▶ **TASK INSTRUCTIONS**
Write the data out again in full, with no departure from the original.

▶ **COLLECTED DATA**
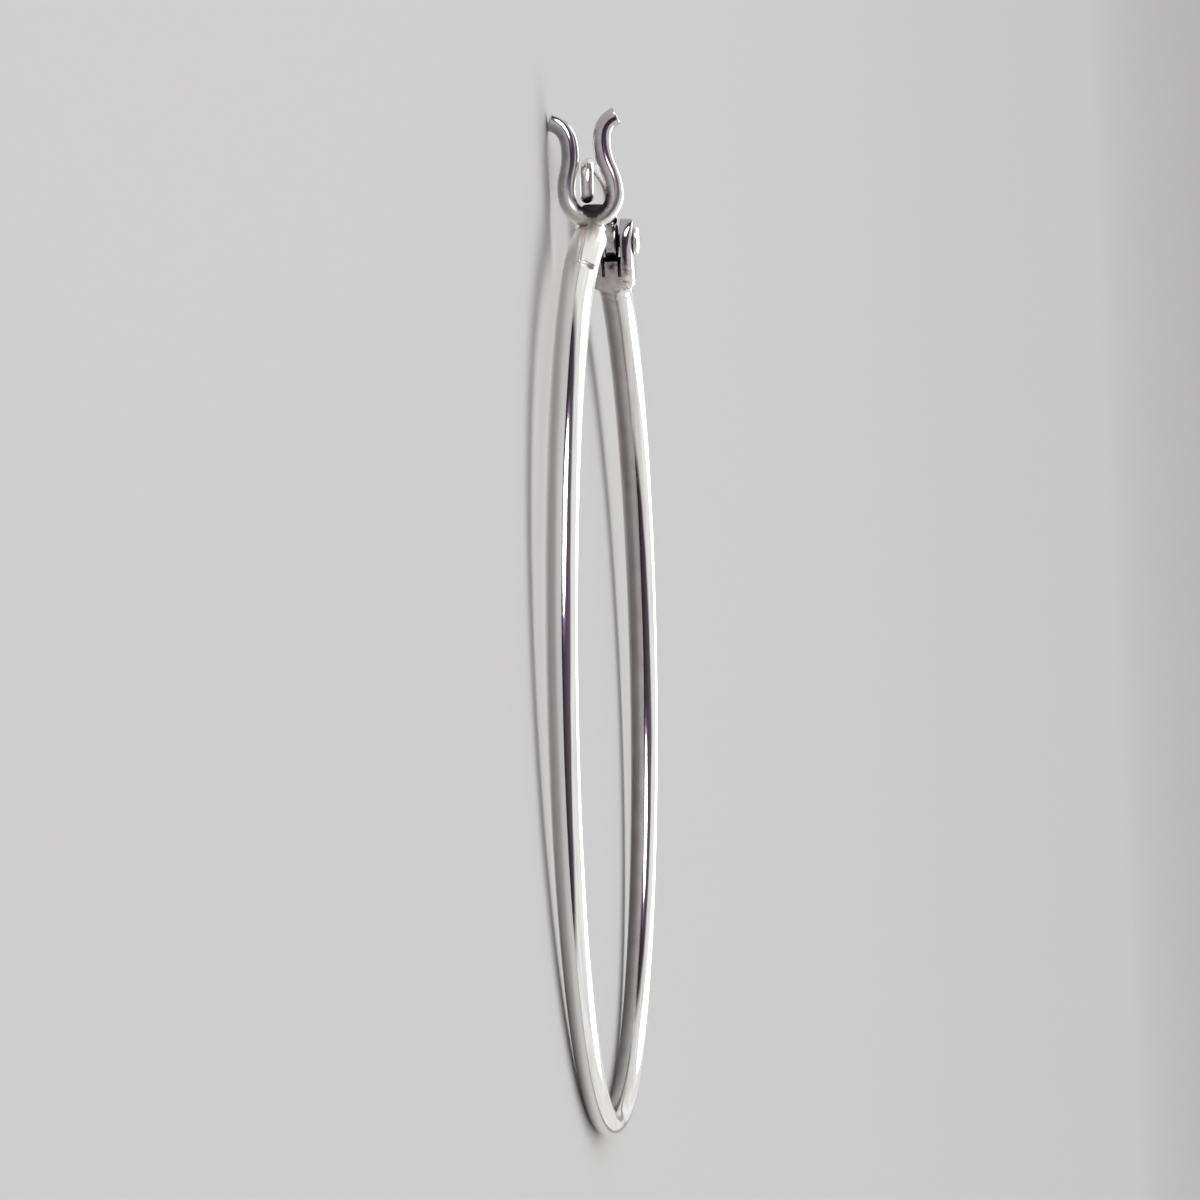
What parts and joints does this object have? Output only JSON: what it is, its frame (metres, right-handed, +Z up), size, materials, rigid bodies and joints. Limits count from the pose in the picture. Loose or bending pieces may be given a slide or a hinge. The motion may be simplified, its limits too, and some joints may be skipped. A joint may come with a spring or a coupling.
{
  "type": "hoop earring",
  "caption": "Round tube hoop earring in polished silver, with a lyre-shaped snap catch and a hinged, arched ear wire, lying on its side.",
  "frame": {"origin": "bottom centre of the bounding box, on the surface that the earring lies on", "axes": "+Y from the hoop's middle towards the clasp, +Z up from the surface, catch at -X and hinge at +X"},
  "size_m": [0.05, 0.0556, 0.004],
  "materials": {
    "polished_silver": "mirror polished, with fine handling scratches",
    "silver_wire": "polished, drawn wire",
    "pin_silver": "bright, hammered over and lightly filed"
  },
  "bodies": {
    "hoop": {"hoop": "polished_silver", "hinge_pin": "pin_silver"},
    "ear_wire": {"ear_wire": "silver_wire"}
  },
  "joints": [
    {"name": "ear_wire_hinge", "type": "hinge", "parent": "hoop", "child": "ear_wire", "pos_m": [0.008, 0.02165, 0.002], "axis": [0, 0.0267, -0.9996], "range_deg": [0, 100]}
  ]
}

▶ **EXERCISE ANSWER**
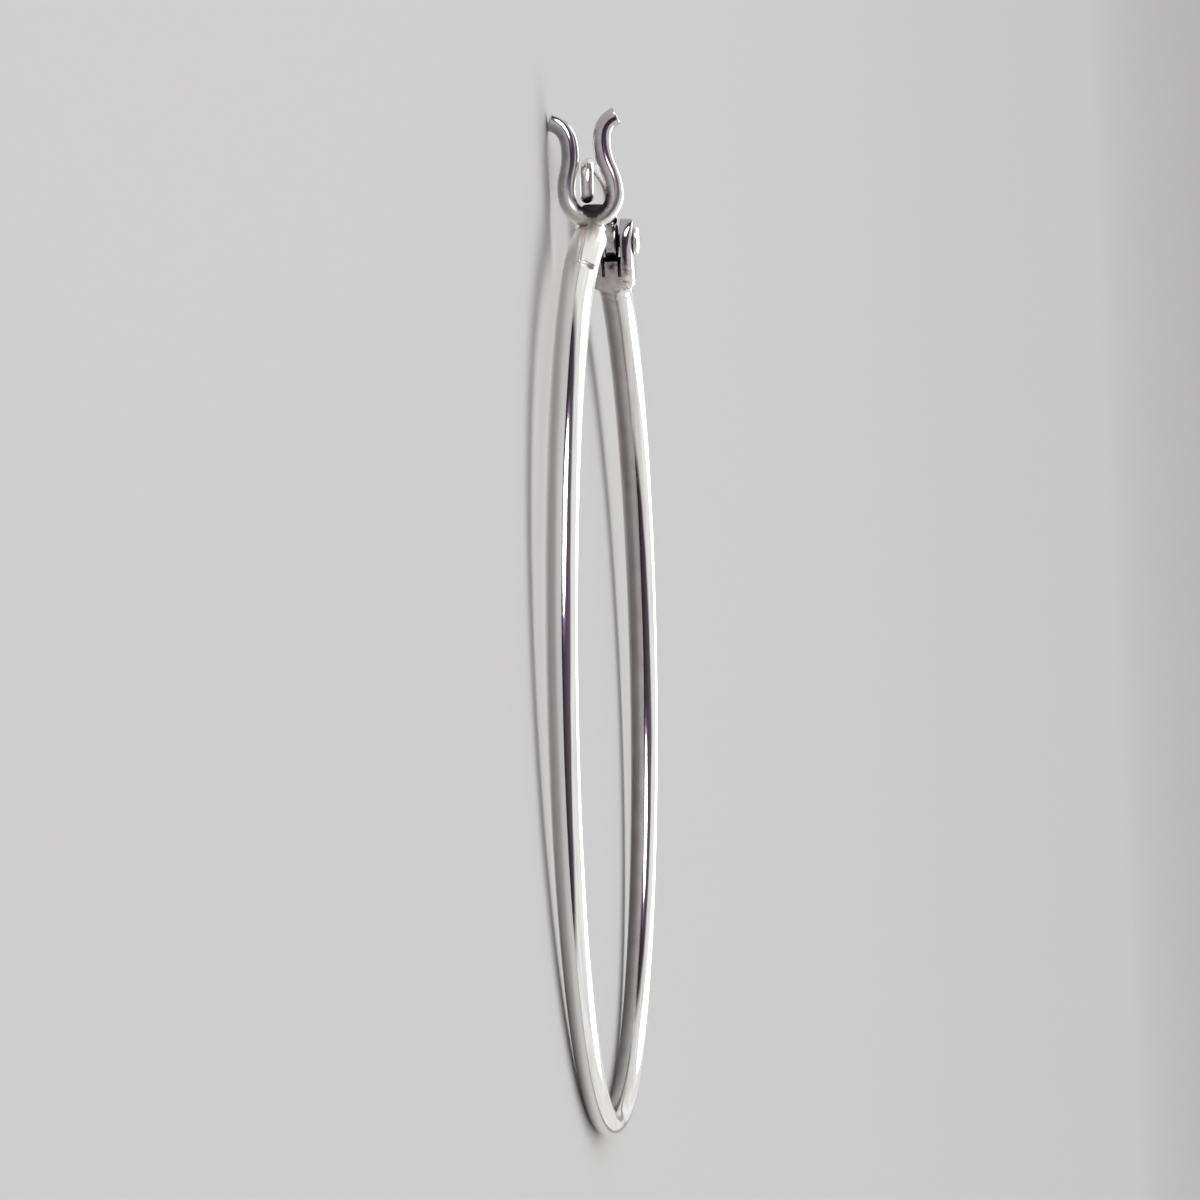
What parts and joints does this object have? Output only JSON: what it is, its frame (metres, right-handed, +Z up), size, materials, rigid bodies and joints. Limits count from the pose in the picture. Loose or bending pieces may be given a slide or a hinge. The motion may be simplified, its limits too, and some joints may be skipped. A joint may come with a spring or a coupling.
{
  "type": "hoop earring",
  "caption": "Round tube hoop earring in polished silver, with a lyre-shaped snap catch and a hinged, arched ear wire, lying on its side.",
  "frame": {"origin": "bottom centre of the bounding box, on the surface that the earring lies on", "axes": "+Y from the hoop's middle towards the clasp, +Z up from the surface, catch at -X and hinge at +X"},
  "size_m": [0.05, 0.0556, 0.004],
  "materials": {
    "polished_silver": "mirror polished, with fine handling scratches",
    "silver_wire": "polished, drawn wire",
    "pin_silver": "bright, hammered over and lightly filed"
  },
  "bodies": {
    "hoop": {"hoop": "polished_silver", "hinge_pin": "pin_silver"},
    "ear_wire": {"ear_wire": "silver_wire"}
  },
  "joints": [
    {"name": "ear_wire_hinge", "type": "hinge", "parent": "hoop", "child": "ear_wire", "pos_m": [0.008, 0.02165, 0.002], "axis": [0, 0.0267, -0.9996], "range_deg": [0, 100]}
  ]
}